CAD and scene scripts
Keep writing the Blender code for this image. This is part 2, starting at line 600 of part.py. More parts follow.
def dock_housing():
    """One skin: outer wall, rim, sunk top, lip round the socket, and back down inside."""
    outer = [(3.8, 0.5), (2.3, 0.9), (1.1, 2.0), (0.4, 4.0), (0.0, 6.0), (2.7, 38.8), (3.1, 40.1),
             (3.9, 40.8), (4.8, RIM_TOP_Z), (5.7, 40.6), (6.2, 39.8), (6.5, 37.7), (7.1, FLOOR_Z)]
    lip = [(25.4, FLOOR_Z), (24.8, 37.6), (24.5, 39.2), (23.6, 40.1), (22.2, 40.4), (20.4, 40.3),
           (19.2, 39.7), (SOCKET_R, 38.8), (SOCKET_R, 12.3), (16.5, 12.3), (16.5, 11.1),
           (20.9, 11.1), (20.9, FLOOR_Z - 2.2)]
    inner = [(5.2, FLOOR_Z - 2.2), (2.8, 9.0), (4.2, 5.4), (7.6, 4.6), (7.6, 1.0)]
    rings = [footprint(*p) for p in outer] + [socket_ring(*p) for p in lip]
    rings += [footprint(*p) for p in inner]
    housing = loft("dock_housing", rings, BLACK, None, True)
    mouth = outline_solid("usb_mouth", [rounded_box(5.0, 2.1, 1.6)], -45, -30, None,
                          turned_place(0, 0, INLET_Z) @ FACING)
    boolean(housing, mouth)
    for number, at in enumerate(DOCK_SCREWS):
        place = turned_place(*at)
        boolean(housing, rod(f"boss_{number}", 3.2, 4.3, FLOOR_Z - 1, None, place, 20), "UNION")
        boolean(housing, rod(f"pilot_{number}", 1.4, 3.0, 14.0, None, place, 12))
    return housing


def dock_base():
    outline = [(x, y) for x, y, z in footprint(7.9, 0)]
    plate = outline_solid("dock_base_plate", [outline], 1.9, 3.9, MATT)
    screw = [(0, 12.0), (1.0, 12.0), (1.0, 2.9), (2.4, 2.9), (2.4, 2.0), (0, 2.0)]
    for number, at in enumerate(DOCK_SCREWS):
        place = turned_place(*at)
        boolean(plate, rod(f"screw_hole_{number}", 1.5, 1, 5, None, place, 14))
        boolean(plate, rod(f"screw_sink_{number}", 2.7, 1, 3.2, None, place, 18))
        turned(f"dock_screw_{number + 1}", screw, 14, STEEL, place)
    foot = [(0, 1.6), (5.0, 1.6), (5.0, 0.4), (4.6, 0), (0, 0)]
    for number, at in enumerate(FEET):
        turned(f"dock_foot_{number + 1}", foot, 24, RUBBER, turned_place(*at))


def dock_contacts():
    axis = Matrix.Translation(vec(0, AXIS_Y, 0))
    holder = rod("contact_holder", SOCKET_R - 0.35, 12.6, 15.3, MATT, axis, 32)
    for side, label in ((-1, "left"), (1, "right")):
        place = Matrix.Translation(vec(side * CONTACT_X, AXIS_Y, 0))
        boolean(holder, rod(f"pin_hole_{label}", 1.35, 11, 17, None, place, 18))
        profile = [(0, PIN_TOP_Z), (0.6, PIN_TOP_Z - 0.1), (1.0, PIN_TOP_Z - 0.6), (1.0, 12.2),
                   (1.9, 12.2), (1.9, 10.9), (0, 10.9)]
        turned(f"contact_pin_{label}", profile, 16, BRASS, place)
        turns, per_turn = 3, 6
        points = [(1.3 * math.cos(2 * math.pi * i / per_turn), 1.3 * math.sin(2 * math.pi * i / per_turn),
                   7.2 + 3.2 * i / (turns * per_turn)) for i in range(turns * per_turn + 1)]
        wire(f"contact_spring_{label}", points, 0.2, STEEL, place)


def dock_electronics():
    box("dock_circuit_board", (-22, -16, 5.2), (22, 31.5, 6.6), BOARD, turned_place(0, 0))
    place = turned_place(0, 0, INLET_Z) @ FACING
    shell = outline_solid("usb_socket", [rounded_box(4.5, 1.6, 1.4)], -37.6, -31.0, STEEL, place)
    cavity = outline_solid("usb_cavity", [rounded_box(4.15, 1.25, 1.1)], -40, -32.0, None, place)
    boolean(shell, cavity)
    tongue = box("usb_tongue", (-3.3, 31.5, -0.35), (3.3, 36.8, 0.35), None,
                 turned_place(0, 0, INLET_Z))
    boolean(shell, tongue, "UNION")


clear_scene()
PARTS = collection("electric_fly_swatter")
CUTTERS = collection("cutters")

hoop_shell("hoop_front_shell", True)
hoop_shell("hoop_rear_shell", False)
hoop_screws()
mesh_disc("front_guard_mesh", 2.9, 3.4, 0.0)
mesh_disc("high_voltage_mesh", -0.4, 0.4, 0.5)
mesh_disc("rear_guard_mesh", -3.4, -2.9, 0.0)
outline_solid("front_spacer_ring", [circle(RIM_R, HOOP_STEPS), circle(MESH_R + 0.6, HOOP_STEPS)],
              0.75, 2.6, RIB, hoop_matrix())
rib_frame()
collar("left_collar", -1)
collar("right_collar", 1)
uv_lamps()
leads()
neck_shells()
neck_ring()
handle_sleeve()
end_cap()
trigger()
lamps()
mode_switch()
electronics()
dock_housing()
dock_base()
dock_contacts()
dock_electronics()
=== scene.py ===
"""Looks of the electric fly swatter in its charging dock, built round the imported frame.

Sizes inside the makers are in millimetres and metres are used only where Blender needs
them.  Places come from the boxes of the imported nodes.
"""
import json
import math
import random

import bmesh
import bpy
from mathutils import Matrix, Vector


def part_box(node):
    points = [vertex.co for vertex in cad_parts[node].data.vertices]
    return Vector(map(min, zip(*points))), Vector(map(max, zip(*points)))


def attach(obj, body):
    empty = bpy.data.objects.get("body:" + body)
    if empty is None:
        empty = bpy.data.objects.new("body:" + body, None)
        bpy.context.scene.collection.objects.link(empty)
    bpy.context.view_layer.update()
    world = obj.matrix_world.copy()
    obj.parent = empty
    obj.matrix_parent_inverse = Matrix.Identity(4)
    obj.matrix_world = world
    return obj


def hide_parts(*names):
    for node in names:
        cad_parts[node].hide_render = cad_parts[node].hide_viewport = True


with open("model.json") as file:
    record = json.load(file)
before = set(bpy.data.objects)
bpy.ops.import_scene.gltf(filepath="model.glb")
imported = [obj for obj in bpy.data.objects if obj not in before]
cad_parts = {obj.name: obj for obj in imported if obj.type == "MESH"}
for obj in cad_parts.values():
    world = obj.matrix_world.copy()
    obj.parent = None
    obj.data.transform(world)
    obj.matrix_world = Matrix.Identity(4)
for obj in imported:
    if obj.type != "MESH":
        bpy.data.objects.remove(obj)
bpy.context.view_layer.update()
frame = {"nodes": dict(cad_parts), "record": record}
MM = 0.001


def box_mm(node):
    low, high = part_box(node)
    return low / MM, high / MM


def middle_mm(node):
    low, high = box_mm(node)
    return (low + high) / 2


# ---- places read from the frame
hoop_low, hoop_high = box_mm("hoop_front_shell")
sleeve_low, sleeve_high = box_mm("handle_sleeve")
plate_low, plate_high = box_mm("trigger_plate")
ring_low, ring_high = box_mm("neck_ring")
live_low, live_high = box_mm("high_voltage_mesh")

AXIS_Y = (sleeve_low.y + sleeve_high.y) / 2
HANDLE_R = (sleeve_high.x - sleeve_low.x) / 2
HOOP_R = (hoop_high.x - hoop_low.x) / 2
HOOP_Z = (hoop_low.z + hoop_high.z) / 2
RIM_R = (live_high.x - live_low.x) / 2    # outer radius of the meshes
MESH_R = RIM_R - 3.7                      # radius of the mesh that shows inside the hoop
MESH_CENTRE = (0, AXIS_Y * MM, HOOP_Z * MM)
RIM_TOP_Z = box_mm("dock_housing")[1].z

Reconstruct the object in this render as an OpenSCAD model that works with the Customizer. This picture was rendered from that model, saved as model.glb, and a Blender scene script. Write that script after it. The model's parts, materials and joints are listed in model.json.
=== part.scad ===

> Work to be completed
Reproduce exactly the lines from the line with "clear_scene()" through the line with "points = [vertex.co", both end lines included, and only those lines.

> Solution
clear_scene()
PARTS = collection("electric_fly_swatter")
CUTTERS = collection("cutters")

hoop_shell("hoop_front_shell", True)
hoop_shell("hoop_rear_shell", False)
hoop_screws()
mesh_disc("front_guard_mesh", 2.9, 3.4, 0.0)
mesh_disc("high_voltage_mesh", -0.4, 0.4, 0.5)
mesh_disc("rear_guard_mesh", -3.4, -2.9, 0.0)
outline_solid("front_spacer_ring", [circle(RIM_R, HOOP_STEPS), circle(MESH_R + 0.6, HOOP_STEPS)],
              0.75, 2.6, RIB, hoop_matrix())
rib_frame()
collar("left_collar", -1)
collar("right_collar", 1)
uv_lamps()
leads()
neck_shells()
neck_ring()
handle_sleeve()
end_cap()
trigger()
lamps()
mode_switch()
electronics()
dock_housing()
dock_base()
dock_contacts()
dock_electronics()
=== scene.py ===
"""Looks of the electric fly swatter in its charging dock, built round the imported frame.

Sizes inside the makers are in millimetres and metres are used only where Blender needs
them.  Places come from the boxes of the imported nodes.
"""
import json
import math
import random

import bmesh
import bpy
from mathutils import Matrix, Vector


def part_box(node):
    points = [vertex.co for vertex in cad_parts[node].data.vertices]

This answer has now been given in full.